◆ GOAL
The lines to be extracted run from the start of the listing through the line containing "handle_angle = 4.95; // [4:0.05:6]"; copy them exactly and nothing else.
══ RAW DATA ══
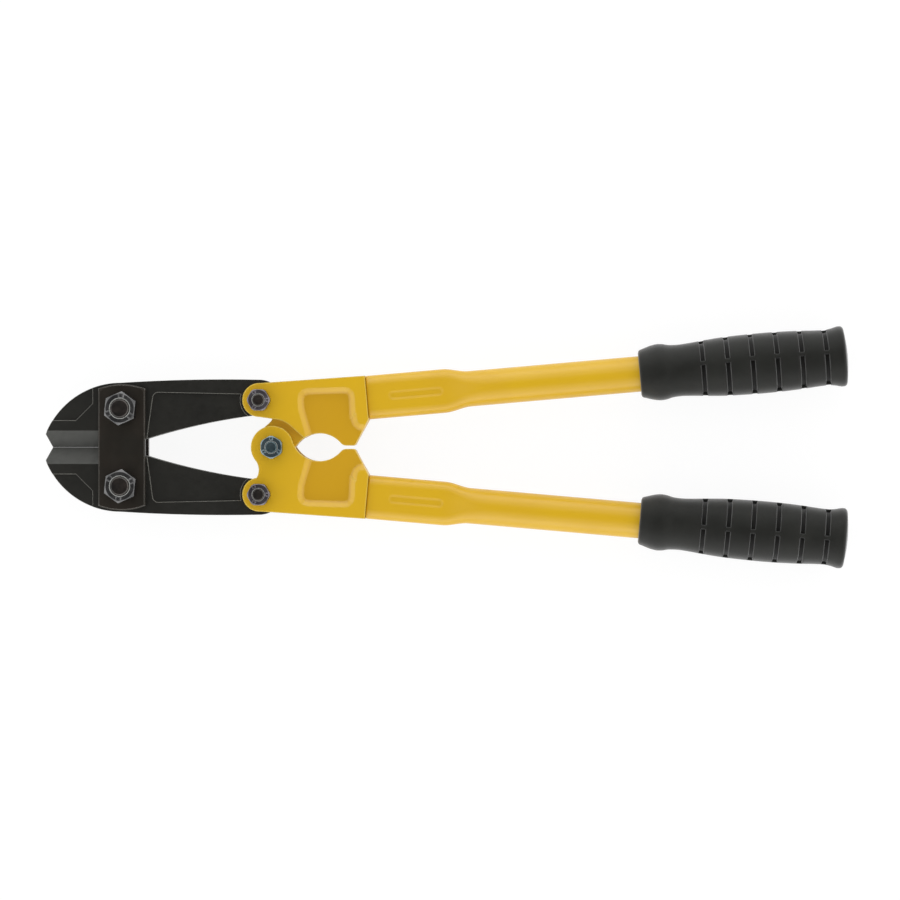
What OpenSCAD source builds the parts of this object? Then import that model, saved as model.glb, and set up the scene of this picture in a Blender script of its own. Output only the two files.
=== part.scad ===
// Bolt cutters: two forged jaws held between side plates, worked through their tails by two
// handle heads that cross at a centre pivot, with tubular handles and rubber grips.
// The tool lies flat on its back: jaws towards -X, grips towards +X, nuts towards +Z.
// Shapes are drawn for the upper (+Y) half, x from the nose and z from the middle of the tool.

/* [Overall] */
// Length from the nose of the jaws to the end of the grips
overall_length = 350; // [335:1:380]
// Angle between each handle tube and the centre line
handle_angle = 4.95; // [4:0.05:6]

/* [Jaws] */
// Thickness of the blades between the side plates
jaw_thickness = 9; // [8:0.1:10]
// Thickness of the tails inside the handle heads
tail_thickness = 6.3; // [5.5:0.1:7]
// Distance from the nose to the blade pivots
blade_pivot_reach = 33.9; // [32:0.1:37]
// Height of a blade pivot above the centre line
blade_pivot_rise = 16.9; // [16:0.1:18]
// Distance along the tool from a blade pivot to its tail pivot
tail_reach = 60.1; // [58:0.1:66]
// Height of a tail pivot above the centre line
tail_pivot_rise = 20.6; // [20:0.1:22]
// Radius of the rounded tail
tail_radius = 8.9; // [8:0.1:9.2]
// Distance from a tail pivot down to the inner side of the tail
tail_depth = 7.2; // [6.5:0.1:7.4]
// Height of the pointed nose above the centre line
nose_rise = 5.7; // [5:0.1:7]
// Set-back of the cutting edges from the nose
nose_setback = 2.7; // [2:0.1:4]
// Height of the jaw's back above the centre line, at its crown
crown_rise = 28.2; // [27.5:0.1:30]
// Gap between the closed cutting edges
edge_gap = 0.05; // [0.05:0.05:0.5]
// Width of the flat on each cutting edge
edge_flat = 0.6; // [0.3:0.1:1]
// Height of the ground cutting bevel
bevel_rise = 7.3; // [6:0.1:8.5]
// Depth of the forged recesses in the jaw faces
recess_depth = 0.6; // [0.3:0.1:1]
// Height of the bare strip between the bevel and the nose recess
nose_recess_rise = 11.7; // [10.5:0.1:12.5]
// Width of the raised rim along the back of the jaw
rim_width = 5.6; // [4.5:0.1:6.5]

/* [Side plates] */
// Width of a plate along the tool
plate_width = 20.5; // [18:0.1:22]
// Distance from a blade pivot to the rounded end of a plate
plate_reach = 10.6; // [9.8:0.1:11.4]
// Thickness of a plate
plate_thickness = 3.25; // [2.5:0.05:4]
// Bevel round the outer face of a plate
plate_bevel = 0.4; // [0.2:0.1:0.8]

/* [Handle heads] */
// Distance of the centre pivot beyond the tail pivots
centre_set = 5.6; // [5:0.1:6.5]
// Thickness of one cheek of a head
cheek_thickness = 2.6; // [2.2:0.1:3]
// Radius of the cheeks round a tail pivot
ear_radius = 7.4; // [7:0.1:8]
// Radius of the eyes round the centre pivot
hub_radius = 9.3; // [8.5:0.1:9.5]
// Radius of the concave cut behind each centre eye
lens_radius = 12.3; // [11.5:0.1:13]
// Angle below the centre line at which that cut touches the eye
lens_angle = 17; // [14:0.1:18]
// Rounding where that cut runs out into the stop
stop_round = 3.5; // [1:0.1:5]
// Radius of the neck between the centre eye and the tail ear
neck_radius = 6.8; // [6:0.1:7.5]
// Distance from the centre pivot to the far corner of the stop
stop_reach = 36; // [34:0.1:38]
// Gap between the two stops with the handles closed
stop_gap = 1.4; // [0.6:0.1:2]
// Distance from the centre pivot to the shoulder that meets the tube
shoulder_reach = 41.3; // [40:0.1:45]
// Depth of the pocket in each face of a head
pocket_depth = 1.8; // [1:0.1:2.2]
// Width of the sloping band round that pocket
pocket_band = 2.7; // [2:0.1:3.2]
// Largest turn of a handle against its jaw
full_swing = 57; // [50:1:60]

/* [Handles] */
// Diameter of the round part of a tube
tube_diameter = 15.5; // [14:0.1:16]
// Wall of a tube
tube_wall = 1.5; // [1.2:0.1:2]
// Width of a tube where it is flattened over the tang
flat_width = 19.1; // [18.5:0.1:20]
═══
◆ OUTPUT OF THE EXERCISE
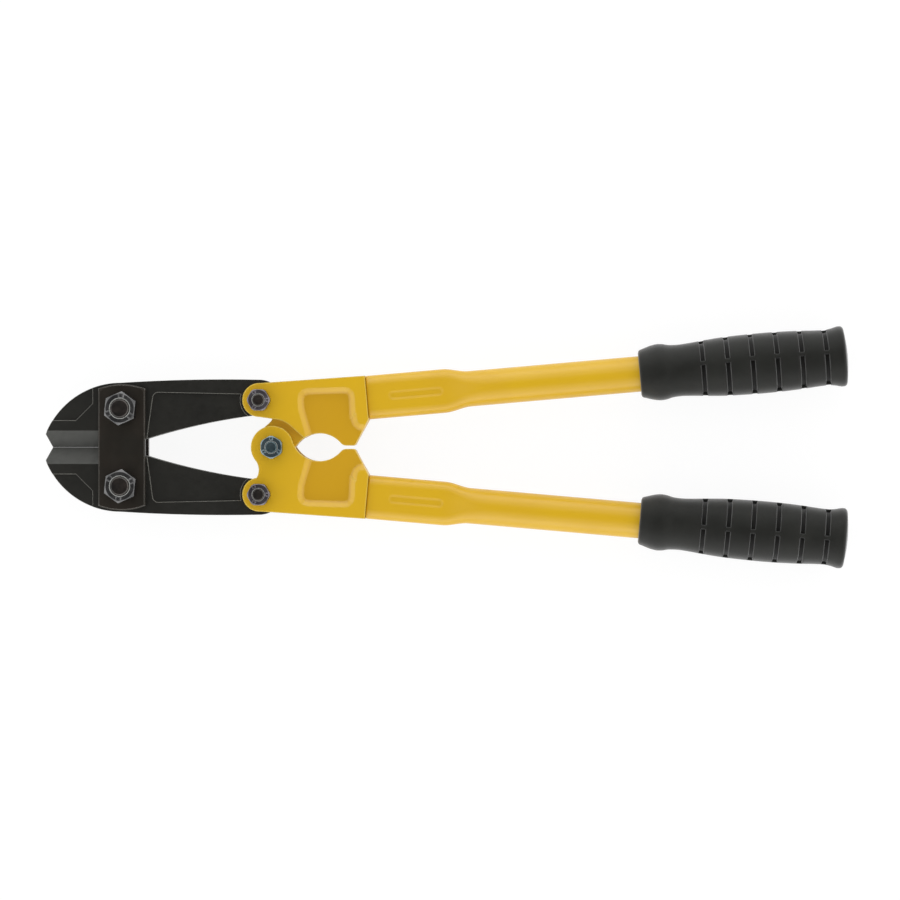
What OpenSCAD source builds the parts of this object? Then import that model, saved as model.glb, and set up the scene of this picture in a Blender script of its own. Output only the two files.
=== part.scad ===
// Bolt cutters: two forged jaws held between side plates, worked through their tails by two
// handle heads that cross at a centre pivot, with tubular handles and rubber grips.
// The tool lies flat on its back: jaws towards -X, grips towards +X, nuts towards +Z.
// Shapes are drawn for the upper (+Y) half, x from the nose and z from the middle of the tool.

/* [Overall] */
// Length from the nose of the jaws to the end of the grips
overall_length = 350; // [335:1:380]
// Angle between each handle tube and the centre line
handle_angle = 4.95; // [4:0.05:6]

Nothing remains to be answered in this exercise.